Background: There are no pharmacological therapies for patients with unruptured cerebral aneurysms. Elsewhere we showed that the mineralocorticoid receptor antagonist eplerenone prevented the formation of cerebral aneurysms in ovariectomized rats. This pilot study was designed to evaluate whether it can be used to prevent the growth and rupture of cerebral aneurysms in humans with hypertension.
Methods: Between August 2011 and May 2014, 82 patients with 89 aneurysms were enrolled in an open-label uncontrolled clinical trial. Of these, 81 patients (88 unruptured aneurysms) were followed for a mean of 21.2 months (153.7 aneurysm-years). All patients had a history of hypertension and were treated with eplerenone (20 - 100 mg per day). The primary endpoints were rupture and enlargement of the intracranial aneurysms.
Results: The mean aneurysmal size was 4.6 ± 2.6 mm.
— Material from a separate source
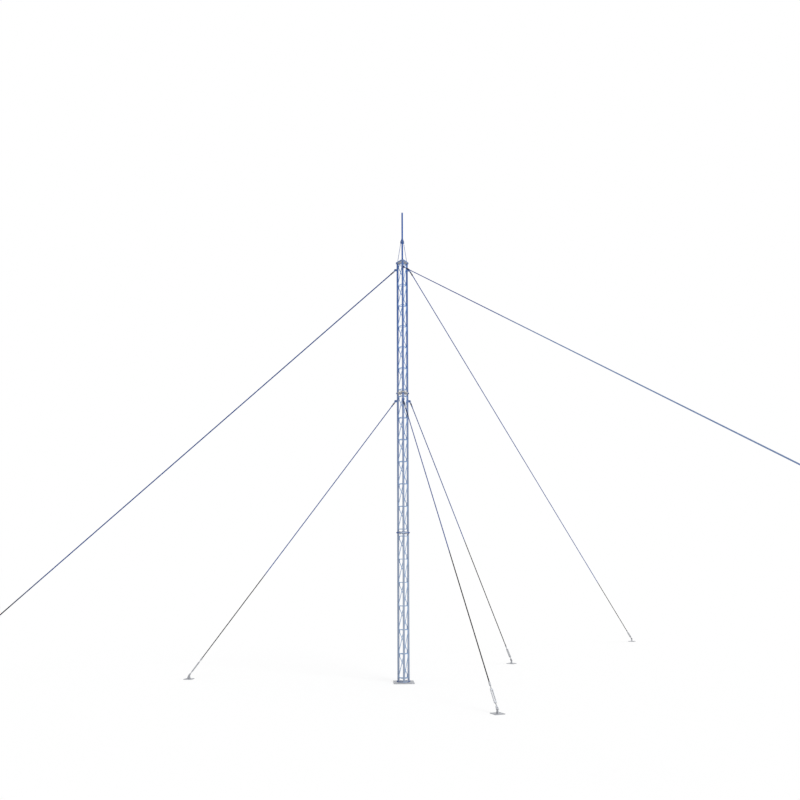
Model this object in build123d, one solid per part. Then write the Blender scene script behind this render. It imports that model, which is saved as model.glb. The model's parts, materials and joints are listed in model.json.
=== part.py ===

During follow-up period that included 153.7 aneurysm-years, 3 aneurysms enlarged and one large thrombosed aneurysm rupture. The annual rupture was 0.65% overall and 13.16% for aneurysms larger than 10 mm. No aneurysms smaller than 9 mm ruptured. The annual rate for reaching the primary endpoint was 2.60% overall. It was 1.37% for aneurysms smaller than 9 mm and thus seems to be lower than in other studies. Eplerenone had no protective effects in aneurysms larger than 10 mm. In the course of our study, 12 patients (14.8%) permanently discontinued taking the eplerenone.
Conclusions: Our observations suggest that it is clinically feasible to prevent growth and rupture of cerebral aneurysms smaller than 9 mm by treatment with eplerenone. Protocols for large clinical trial are needed to assess the possible long-term clinical benefits the drug may confer on patients with unruptured cerebral aneurysms.